--- START Source excerpt ---

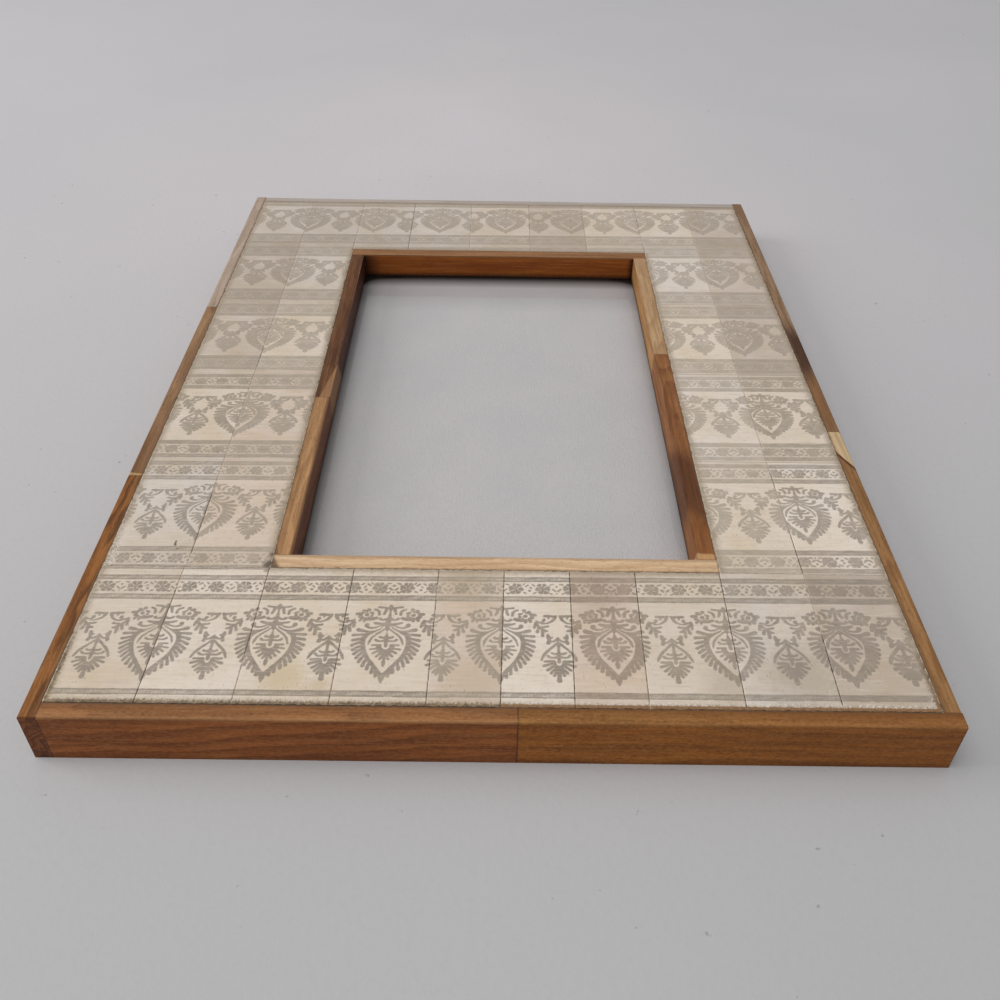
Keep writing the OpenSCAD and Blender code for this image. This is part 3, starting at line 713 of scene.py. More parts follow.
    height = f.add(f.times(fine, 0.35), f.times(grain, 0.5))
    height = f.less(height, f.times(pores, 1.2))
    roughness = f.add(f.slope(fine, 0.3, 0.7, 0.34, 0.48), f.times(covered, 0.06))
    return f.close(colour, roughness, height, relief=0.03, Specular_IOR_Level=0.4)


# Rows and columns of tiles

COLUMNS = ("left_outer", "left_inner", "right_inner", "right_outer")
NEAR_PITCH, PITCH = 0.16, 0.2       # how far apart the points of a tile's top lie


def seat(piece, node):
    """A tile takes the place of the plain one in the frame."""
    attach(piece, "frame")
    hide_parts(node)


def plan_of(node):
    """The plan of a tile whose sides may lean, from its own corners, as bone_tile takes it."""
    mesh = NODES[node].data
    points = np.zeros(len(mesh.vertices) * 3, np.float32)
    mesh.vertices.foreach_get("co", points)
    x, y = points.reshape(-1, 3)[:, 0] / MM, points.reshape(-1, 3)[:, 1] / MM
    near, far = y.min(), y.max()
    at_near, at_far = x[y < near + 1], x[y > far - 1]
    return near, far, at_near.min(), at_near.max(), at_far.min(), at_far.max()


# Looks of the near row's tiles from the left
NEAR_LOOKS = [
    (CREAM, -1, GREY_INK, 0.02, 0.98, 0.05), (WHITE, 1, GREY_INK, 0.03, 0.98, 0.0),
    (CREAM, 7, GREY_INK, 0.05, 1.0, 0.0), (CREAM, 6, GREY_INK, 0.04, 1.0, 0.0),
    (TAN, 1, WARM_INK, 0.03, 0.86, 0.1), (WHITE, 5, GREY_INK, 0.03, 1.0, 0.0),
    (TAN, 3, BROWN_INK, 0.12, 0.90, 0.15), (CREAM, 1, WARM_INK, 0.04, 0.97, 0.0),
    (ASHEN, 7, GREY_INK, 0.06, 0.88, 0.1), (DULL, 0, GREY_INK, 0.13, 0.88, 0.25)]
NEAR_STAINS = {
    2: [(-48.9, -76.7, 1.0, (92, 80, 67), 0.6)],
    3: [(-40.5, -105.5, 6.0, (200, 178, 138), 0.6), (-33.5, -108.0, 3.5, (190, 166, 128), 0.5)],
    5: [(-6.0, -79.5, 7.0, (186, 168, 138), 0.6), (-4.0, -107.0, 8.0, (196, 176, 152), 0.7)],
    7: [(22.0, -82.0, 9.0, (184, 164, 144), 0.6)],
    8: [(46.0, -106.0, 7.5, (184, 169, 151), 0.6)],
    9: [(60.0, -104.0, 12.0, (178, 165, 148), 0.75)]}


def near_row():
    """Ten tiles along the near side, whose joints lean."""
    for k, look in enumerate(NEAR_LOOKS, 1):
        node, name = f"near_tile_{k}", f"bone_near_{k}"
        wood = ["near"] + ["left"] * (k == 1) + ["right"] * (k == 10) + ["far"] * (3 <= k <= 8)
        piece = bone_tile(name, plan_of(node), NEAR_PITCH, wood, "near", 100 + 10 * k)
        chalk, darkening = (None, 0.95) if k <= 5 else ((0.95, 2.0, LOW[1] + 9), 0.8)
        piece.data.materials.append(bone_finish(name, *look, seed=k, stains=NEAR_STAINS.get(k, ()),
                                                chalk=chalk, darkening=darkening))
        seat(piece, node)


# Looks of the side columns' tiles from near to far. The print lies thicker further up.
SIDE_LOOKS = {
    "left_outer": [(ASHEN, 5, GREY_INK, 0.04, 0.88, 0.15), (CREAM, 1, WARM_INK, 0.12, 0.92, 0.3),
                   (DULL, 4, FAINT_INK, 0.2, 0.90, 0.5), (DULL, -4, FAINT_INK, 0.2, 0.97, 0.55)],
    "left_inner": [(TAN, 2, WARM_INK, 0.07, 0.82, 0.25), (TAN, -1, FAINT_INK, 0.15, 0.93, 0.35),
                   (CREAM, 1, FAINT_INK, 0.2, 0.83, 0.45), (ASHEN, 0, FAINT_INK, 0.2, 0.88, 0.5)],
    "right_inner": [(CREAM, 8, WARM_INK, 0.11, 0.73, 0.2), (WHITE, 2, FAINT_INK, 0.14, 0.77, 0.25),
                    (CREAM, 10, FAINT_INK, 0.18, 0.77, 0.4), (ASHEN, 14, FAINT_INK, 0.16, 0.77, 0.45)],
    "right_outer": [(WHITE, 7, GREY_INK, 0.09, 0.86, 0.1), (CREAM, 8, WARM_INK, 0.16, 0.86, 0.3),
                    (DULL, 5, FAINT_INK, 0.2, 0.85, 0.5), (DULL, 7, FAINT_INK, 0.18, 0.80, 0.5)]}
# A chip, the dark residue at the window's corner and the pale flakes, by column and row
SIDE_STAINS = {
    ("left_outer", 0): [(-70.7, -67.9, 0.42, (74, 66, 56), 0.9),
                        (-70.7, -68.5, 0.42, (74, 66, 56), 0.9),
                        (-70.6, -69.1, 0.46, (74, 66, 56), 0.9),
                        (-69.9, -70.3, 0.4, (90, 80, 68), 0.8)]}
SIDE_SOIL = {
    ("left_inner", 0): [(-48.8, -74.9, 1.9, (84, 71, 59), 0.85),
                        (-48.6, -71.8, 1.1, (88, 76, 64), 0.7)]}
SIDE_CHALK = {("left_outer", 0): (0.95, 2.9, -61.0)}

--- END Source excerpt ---

What this task involves>
Copy every line of the material, please, keeping it exactly the same.

Task solution>
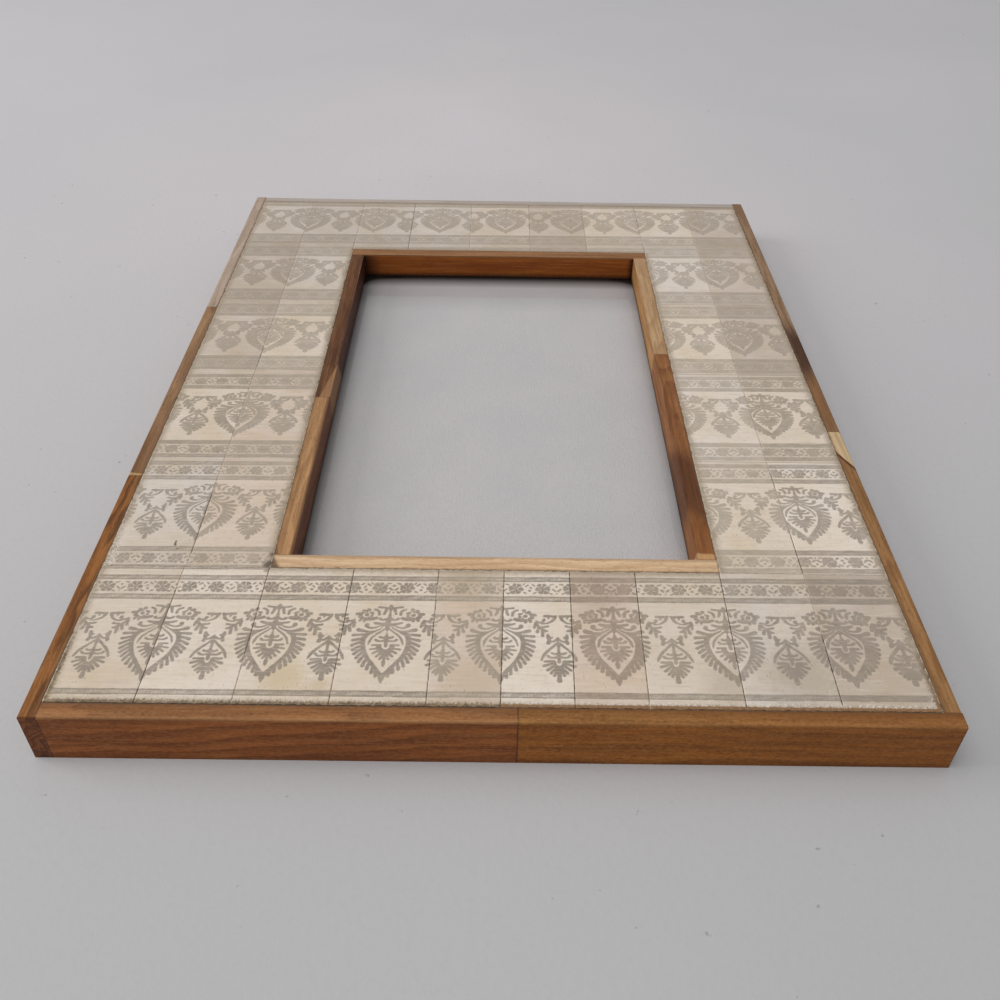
Keep writing the OpenSCAD and Blender code for this image. This is part 3, starting at line 713 of scene.py. More parts follow.
    height = f.add(f.times(fine, 0.35), f.times(grain, 0.5))
    height = f.less(height, f.times(pores, 1.2))
    roughness = f.add(f.slope(fine, 0.3, 0.7, 0.34, 0.48), f.times(covered, 0.06))
    return f.close(colour, roughness, height, relief=0.03, Specular_IOR_Level=0.4)


# Rows and columns of tiles

COLUMNS = ("left_outer", "left_inner", "right_inner", "right_outer")
NEAR_PITCH, PITCH = 0.16, 0.2       # how far apart the points of a tile's top lie


def seat(piece, node):
    """A tile takes the place of the plain one in the frame."""
    attach(piece, "frame")
    hide_parts(node)


def plan_of(node):
    """The plan of a tile whose sides may lean, from its own corners, as bone_tile takes it."""
    mesh = NODES[node].data
    points = np.zeros(len(mesh.vertices) * 3, np.float32)
    mesh.vertices.foreach_get("co", points)
    x, y = points.reshape(-1, 3)[:, 0] / MM, points.reshape(-1, 3)[:, 1] / MM
    near, far = y.min(), y.max()
    at_near, at_far = x[y < near + 1], x[y > far - 1]
    return near, far, at_near.min(), at_near.max(), at_far.min(), at_far.max()


# Looks of the near row's tiles from the left
NEAR_LOOKS = [
    (CREAM, -1, GREY_INK, 0.02, 0.98, 0.05), (WHITE, 1, GREY_INK, 0.03, 0.98, 0.0),
    (CREAM, 7, GREY_INK, 0.05, 1.0, 0.0), (CREAM, 6, GREY_INK, 0.04, 1.0, 0.0),
    (TAN, 1, WARM_INK, 0.03, 0.86, 0.1), (WHITE, 5, GREY_INK, 0.03, 1.0, 0.0),
    (TAN, 3, BROWN_INK, 0.12, 0.90, 0.15), (CREAM, 1, WARM_INK, 0.04, 0.97, 0.0),
    (ASHEN, 7, GREY_INK, 0.06, 0.88, 0.1), (DULL, 0, GREY_INK, 0.13, 0.88, 0.25)]
NEAR_STAINS = {
    2: [(-48.9, -76.7, 1.0, (92, 80, 67), 0.6)],
    3: [(-40.5, -105.5, 6.0, (200, 178, 138), 0.6), (-33.5, -108.0, 3.5, (190, 166, 128), 0.5)],
    5: [(-6.0, -79.5, 7.0, (186, 168, 138), 0.6), (-4.0, -107.0, 8.0, (196, 176, 152), 0.7)],
    7: [(22.0, -82.0, 9.0, (184, 164, 144), 0.6)],
    8: [(46.0, -106.0, 7.5, (184, 169, 151), 0.6)],
    9: [(60.0, -104.0, 12.0, (178, 165, 148), 0.75)]}


def near_row():
    """Ten tiles along the near side, whose joints lean."""
    for k, look in enumerate(NEAR_LOOKS, 1):
        node, name = f"near_tile_{k}", f"bone_near_{k}"
        wood = ["near"] + ["left"] * (k == 1) + ["right"] * (k == 10) + ["far"] * (3 <= k <= 8)
        piece = bone_tile(name, plan_of(node), NEAR_PITCH, wood, "near", 100 + 10 * k)
        chalk, darkening = (None, 0.95) if k <= 5 else ((0.95, 2.0, LOW[1] + 9), 0.8)
        piece.data.materials.append(bone_finish(name, *look, seed=k, stains=NEAR_STAINS.get(k, ()),
                                                chalk=chalk, darkening=darkening))
        seat(piece, node)


# Looks of the side columns' tiles from near to far. The print lies thicker further up.
SIDE_LOOKS = {
    "left_outer": [(ASHEN, 5, GREY_INK, 0.04, 0.88, 0.15), (CREAM, 1, WARM_INK, 0.12, 0.92, 0.3),
                   (DULL, 4, FAINT_INK, 0.2, 0.90, 0.5), (DULL, -4, FAINT_INK, 0.2, 0.97, 0.55)],
    "left_inner": [(TAN, 2, WARM_INK, 0.07, 0.82, 0.25), (TAN, -1, FAINT_INK, 0.15, 0.93, 0.35),
                   (CREAM, 1, FAINT_INK, 0.2, 0.83, 0.45), (ASHEN, 0, FAINT_INK, 0.2, 0.88, 0.5)],
    "right_inner": [(CREAM, 8, WARM_INK, 0.11, 0.73, 0.2), (WHITE, 2, FAINT_INK, 0.14, 0.77, 0.25),
                    (CREAM, 10, FAINT_INK, 0.18, 0.77, 0.4), (ASHEN, 14, FAINT_INK, 0.16, 0.77, 0.45)],
    "right_outer": [(WHITE, 7, GREY_INK, 0.09, 0.86, 0.1), (CREAM, 8, WARM_INK, 0.16, 0.86, 0.3),
                    (DULL, 5, FAINT_INK, 0.2, 0.85, 0.5), (DULL, 7, FAINT_INK, 0.18, 0.80, 0.5)]}
# A chip, the dark residue at the window's corner and the pale flakes, by column and row
SIDE_STAINS = {
    ("left_outer", 0): [(-70.7, -67.9, 0.42, (74, 66, 56), 0.9),
                        (-70.7, -68.5, 0.42, (74, 66, 56), 0.9),
                        (-70.6, -69.1, 0.46, (74, 66, 56), 0.9),
                        (-69.9, -70.3, 0.4, (90, 80, 68), 0.8)]}
SIDE_SOIL = {
    ("left_inner", 0): [(-48.8, -74.9, 1.9, (84, 71, 59), 0.85),
                        (-48.6, -71.8, 1.1, (88, 76, 64), 0.7)]}
SIDE_CHALK = {("left_outer", 0): (0.95, 2.9, -61.0)}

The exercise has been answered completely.